_RECORDED DATA:_
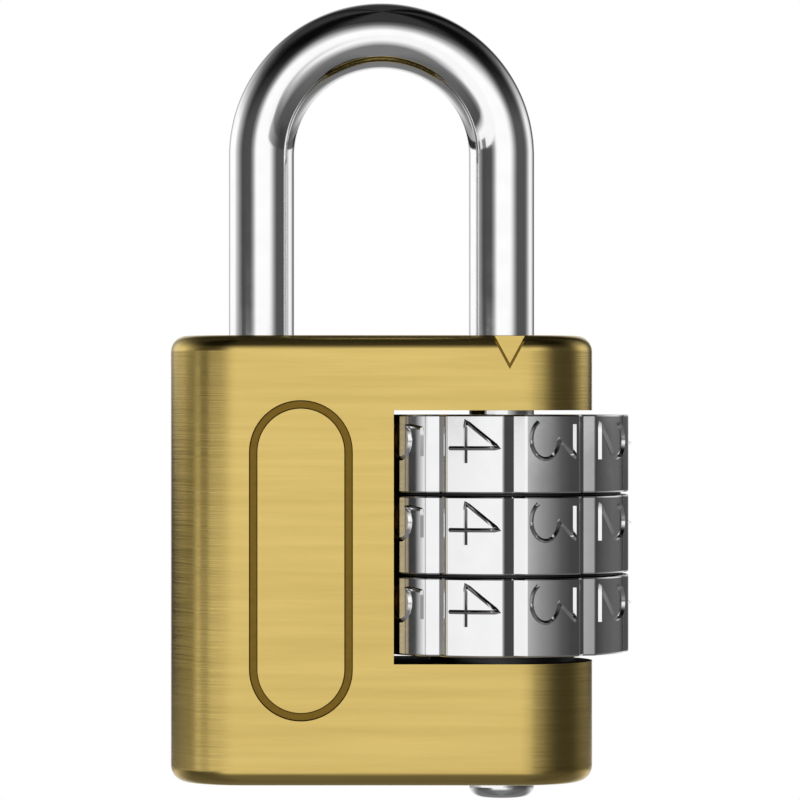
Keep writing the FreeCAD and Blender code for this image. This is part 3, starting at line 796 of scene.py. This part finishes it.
# %% [markdown]
# Brushed brass: fine scratches run level round the body. They are noise, drawn out the way the brush
# went. Broad noise, 20 times longer than high, varies the colour. Fine noise, about 80 times longer
# than high, varies the roughness and is a very shallow bump, which smears reflections upwards and
# downwards as real brushing does. How far a face looks up or down, from 0 to 1, says which way its
# scratches go.

# %% Helper: brushed noise
level_until, lengthwise_from = 0.6, 0.8


def brushed_noise(metal, scale, drawn_out, detail):
    """Scratches that run level round the sides, and along the width on the top and the floor."""
    tree = metal.node_tree
    level = add_noise(metal, scale, (drawn_out, drawn_out, 1), detail)
    lengthwise = add_noise(metal, scale, (drawn_out, 1, drawn_out), detail)
    facing = tree.nodes.new("ShaderNodeSeparateXYZ")
    tree.links.new(tree.nodes.new("ShaderNodeTexCoord").outputs["Normal"], facing.inputs[0])
    upward = tree.nodes.new("ShaderNodeMath")
    upward.operation = "ABSOLUTE"
    tree.links.new(facing.outputs["Z"], upward.inputs[0])
    share = tree.nodes.new("ShaderNodeMapRange")
    share.inputs["From Min"].default_value = level_until
    share.inputs["From Max"].default_value = lengthwise_from
    tree.links.new(upward.outputs[0], share.inputs["Value"])
    mixed = tree.nodes.new("ShaderNodeMix")
    tree.links.new(share.outputs["Result"], mixed.inputs["Factor"])
    tree.links.new(level, mixed.inputs["A"])
    tree.links.new(lengthwise, mixed.inputs["B"])
    return mixed.outputs["Result"]


# %% Brushed brass
scratch_depth, grain_depth = 0.004 * mm, 0.01 * mm
brass, brass_shader = new_metal("brushed_brass", (0.69, 0.51, 0.162), 0.22)
fine = brushed_noise(brass, scale=9000, drawn_out=0.012, detail=3)
broad = brushed_noise(brass, scale=900, drawn_out=0.05, detail=4)
brass_colour = tint(brass, broad, (0.65, 0.478, 0.147), (0.73, 0.542, 0.177))
brass.node_tree.links.new(brass_colour, brass_shader.inputs["Base Color"])
brass.node_tree.links.new(spread(brass, fine, 0.17, 0.27), brass_shader.inputs["Roughness"])
bump(brass, brass_shader, fine, scratch_depth)

# %% [markdown]
# The other two materials of the block are painted shade and painted shadow, not brushed, so their noise
# is cloudy and equal in every direction. The black one, the painted shadow under the wheels, is no bare
# metal, and it mirrors next to nothing.

# %% Painted shade brass and painted shadow brass
# Darker brass for the engraving floors and the window wall: painted shade.
painted_shade_brass, painted_shade_shader = new_metal("painted_shade_brass", (0.21, 0.127, 0.022), 0.34)
cloud = add_noise(painted_shade_brass, 1500)
vary(painted_shade_brass, painted_shade_shader, cloud, (0.178, 0.106, 0.017), (0.244, 0.149, 0.027), 0.28, 0.42)
bump(painted_shade_brass, painted_shade_shader, cloud, scratch_depth)

# Near black matt brass on the window floor under the wheels: a painted shadow.
painted_shadow_brass, painted_shadow_shader = new_metal("painted_shadow_brass", (0.02, 0.017, 0.012), 0.85)
cloud = add_noise(painted_shadow_brass, 1500)
vary(painted_shadow_brass, painted_shadow_shader, cloud, (0.012, 0.01, 0.007), (0.026, 0.022, 0.016), 0.78, 0.92)
painted_shadow_shader.inputs["Metallic"].default_value = 0
painted_shadow_shader.inputs["Specular IOR Level"].default_value = 0.1
bump(painted_shadow_brass, painted_shadow_shader, cloud, grain_depth)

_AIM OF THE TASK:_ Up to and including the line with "level_until, lengthwise_from = 0.6, 0.8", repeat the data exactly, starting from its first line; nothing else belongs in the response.

_ANSWER TO THE EXERCISE:_
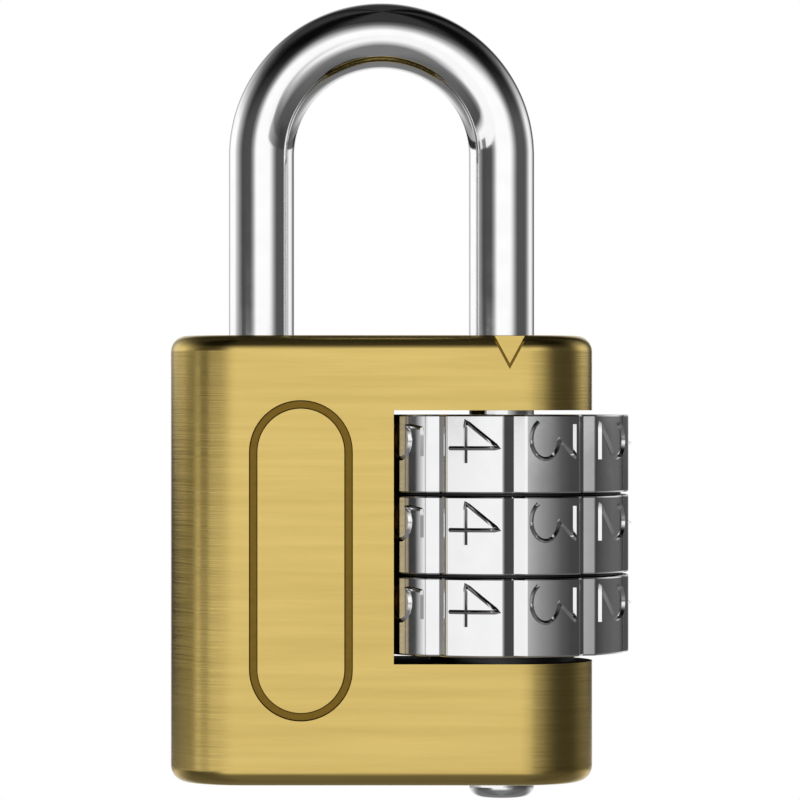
Keep writing the FreeCAD and Blender code for this image. This is part 3, starting at line 796 of scene.py. This part finishes it.
# %% [markdown]
# Brushed brass: fine scratches run level round the body. They are noise, drawn out the way the brush
# went. Broad noise, 20 times longer than high, varies the colour. Fine noise, about 80 times longer
# than high, varies the roughness and is a very shallow bump, which smears reflections upwards and
# downwards as real brushing does. How far a face looks up or down, from 0 to 1, says which way its
# scratches go.

# %% Helper: brushed noise
level_until, lengthwise_from = 0.6, 0.8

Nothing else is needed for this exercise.